Sunday, March 18, 2007

Spring

I'm outside before bed. It's late and I can't sleep. I'm wearing my pajamas with the banana peel print and a t-shirt. The breeze is warm and for the first time in a long time I don't feel cold.

I look up at the sky, the white clouds are moving slowly against the black of space. The stars appear then disappear, reappear. There are frogs out tonight. What a miricle: my ears! I notice also I'm under the flowering plum tree he's pink and sweet, exploding with life. It's late. Where is all this color coming from? It's spring, it finally came and I smile in this realization. The stars, the clouds, the plum blossoms. It is too much. I want to share it with someone. I'm alone under the sky and want to share this moment.

Maybe I'll stand here forever--my joints getting stiff and creaky and my skin rough like bark. My arms will rise to the heavens and my arm hair, all ready standing up, will grow and stretch and burst at the end in flowers.

The clouds speed up, the stars streak across the sky. The sun rises and falls, the moon chases...waxing, waning. Seasons of earth...Seasons of the sun. All creation alive, pulsating, praising God. I'm lost in sky. I'm not alone.

What is it to be born again, you've asked? Look, look, it is all around you! In the trees and the moon. Spring is here at last!

Friday, March 16, 2007

Cyberdelic

How did he arrive at this point in life. The dark circles under his eyes were visual symbols for the depravity in his heart, the dull black poison of addiction. He sat in the corner arm chair, the stubble on his cheeks growing ever so slowly. He'd been sitting there for weeks. "Pass it here, man. Come on bro, I need a hit. Duuude."

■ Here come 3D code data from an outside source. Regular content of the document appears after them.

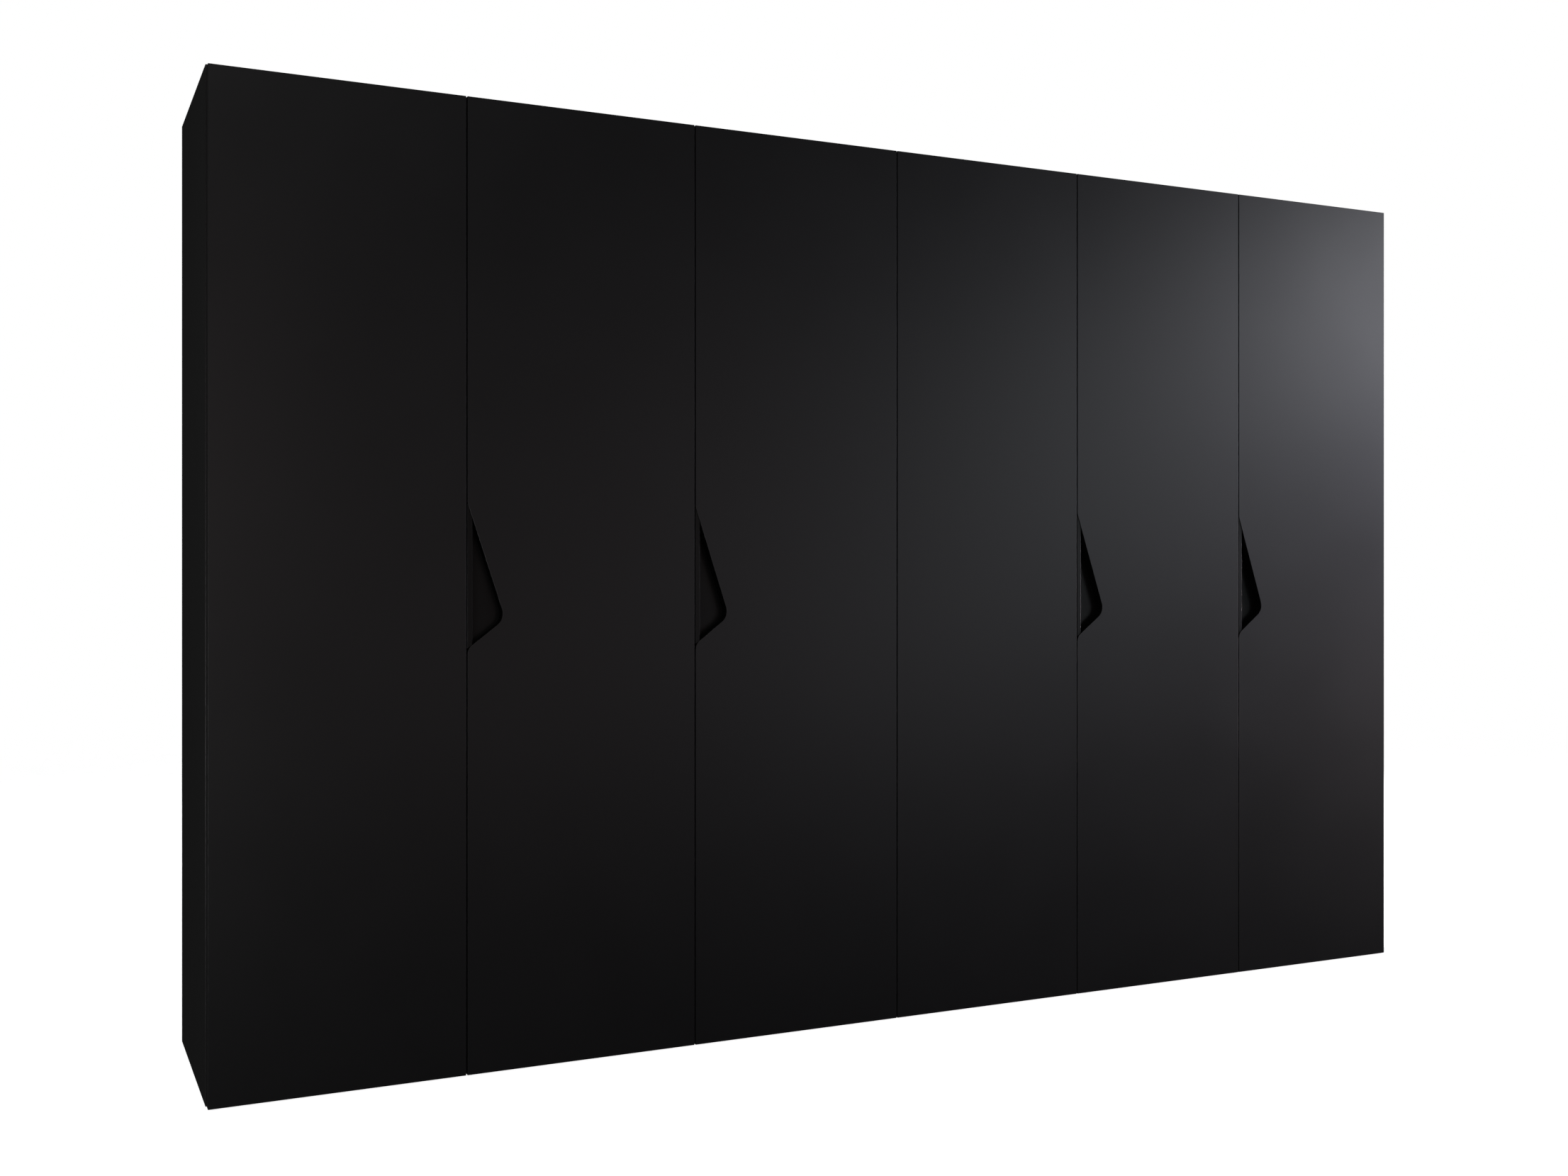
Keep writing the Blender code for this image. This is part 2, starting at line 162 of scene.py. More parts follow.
def inset(outline, distance):
    """An anticlockwise outline moved inwards: each point slides along the sum n of its two sides' unit
    normals, by 2 * distance * n / |n|^2, which moves both sides by distance."""
    sides = outline - np.roll(outline, 1, axis=0), np.roll(outline, -1, axis=0) - outline
    normals = [
        np.stack((-side[:, 1], side[:, 0]), axis=1) / np.linalg.norm(side, axis=1)[:, None] for side in sides
    ]
    total = normals[0] + normals[1]
    return outline + 2 * distance * total / (total ** 2).sum(axis=1)[:, None]


def slab(outline, low, high, edge, steps=3):
    """Rings of a slab between two heights. At angle a of its quarter-round edge the outline is inset by
    edge * (1 - sin a), and lies edge * (1 - cos a) in from the face."""
    angle = np.linspace(0, np.pi / 2, steps + 1)
    insets = edge * (1 - np.sin(angle))
    depths = edge * (1 - np.cos(angle))
    stack = [(move, low + depth) for move, depth in zip(insets, depths)]
    stack += [(move, high - depth) for move, depth in zip(insets[::-1], depths[::-1])]
    rings = [np.column_stack((inset(outline, move), np.full(len(outline), height))) for move, height in stack]
    return np.array(rings)


def lay(rings, order):
    """The rings with their first, second and third coordinate put on the named axes."""
    placed = np.empty_like(rings)
    placed[..., ["xyz".index(axis) for axis in order]] = rings
    return placed


def skin(rings, looped=False):
    """Points and faces of a closed shell over a stack of closed rings: a quad between neighbours, and the end
    rings filled, or joined to each other where the stack is looped."""
    count, around = rings.shape[:2]
    row = np.arange(count if looped else count - 1)[:, None] * around
    here = np.arange(around)[None]
    there = (here + 1) % around
    above = (row + around) % (count * around)
    quads = np.stack((row + here, row + there, above + there, above + here), axis=-1).reshape(-1, 4).tolist()
    caps = [] if looped else [list(range(around))[::-1], list(range((count - 1) * around, count * around))]
    return rings.reshape(-1, 3), quads + caps


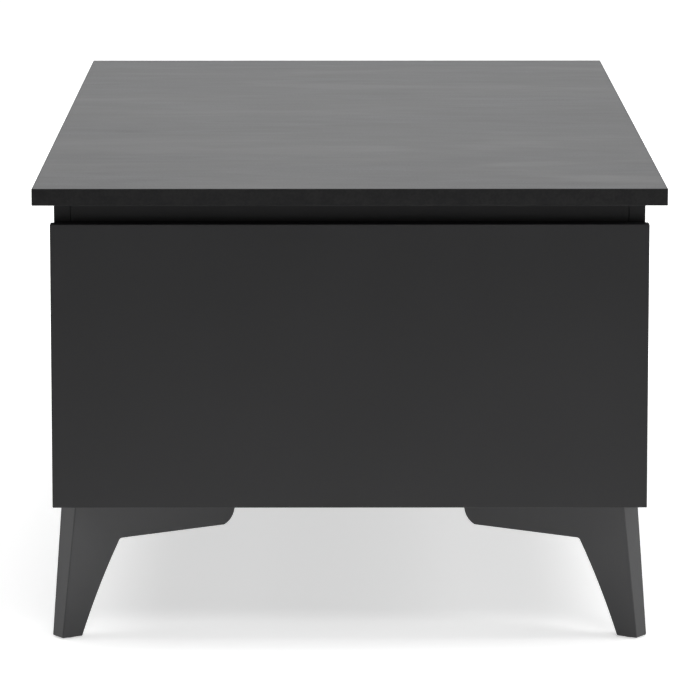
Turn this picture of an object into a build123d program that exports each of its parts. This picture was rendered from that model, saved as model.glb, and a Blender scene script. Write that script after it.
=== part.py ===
from build123d import *
import os
from math import atan, cos, degrees, radians, sin, sqrt

# Lift-top coffee table, millimetres. X runs across the table, Y along it, Z up, and the origin is
# on the floor under the middle. The drawer opens towards -Y and the top swings up and towards +X.

# ---- overall sizes -------------------------------------------------------------------------------
table_width = 600.0
table_length = 1200.0
table_height = 440.0
board = 16.0  # chipboard of the top, the carcass and the fronts
edge_ease = 0.8  # eased edge of the foil-wrapped fronts and the carcass boards

# ---- tabletop ------------------------------------------------------------------------------------
edging = 1.0  # plastic edge band round the top
slab_ease = 0.5
slab_bottom = table_height - board
slab_overhang = 16.0  # past the outer face of the end fronts, on every side

# ---- fronts and carcass --------------------------------------------------------------------------
front_half_width = table_width / 2 - slab_overhang
front_face = table_length / 2 - slab_overhang  # distance of the end fronts' faces from the middle
front_back = front_face - board
front_bottom = 131.0
grip_gap = 20.0  # finger gap between the tabletop and the drawer front
front_top = slab_bottom - grip_gap
front_reveal = 3.0  # the fronts stand this much past the carcass sides
lid_gap = 1.5
drawer_gap = 1.5

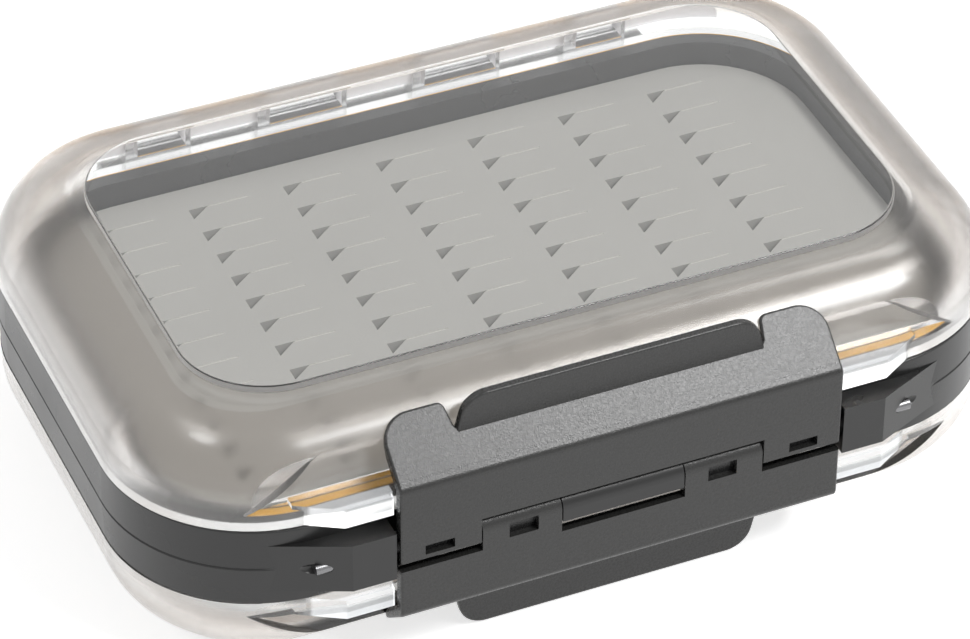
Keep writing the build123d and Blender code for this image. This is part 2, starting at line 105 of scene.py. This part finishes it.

His buddy, no buddy at all, giggled sickly and sunk into the greasy couch. "The walls are moving, man. They're moving." The buddy passed his laptop to the whiskered guy in the corner chair.

He stared at the computer screen inhaling the light deep into his eyes. "Woah man,the walls are moving."

Thursday, March 08, 2007

My Cup Runith Over

It was sixty five degrees as I walked through the city at night. Pausing at the water falls, I leaned against the rails and watched the moon shadows dance against the cement overpass. Oh, to fall in love with the Creator of the universe on a warm spring night! Yesterday was a gift to us that have endured a perpetual winter sog. (10 points for the creation of a new word!)

On a different subject, I look at my education mostly as an opportunity for personal growth, an experience I am blessed to have had. But it is also an investment. And just as stocks can fluctuate based on consumer reports and media attention, let me say that my stock just went way up! For those employers out there that may be reading this, hire me; it will soon be trendy to have English majors discussing theory and criticism around the office water cooler.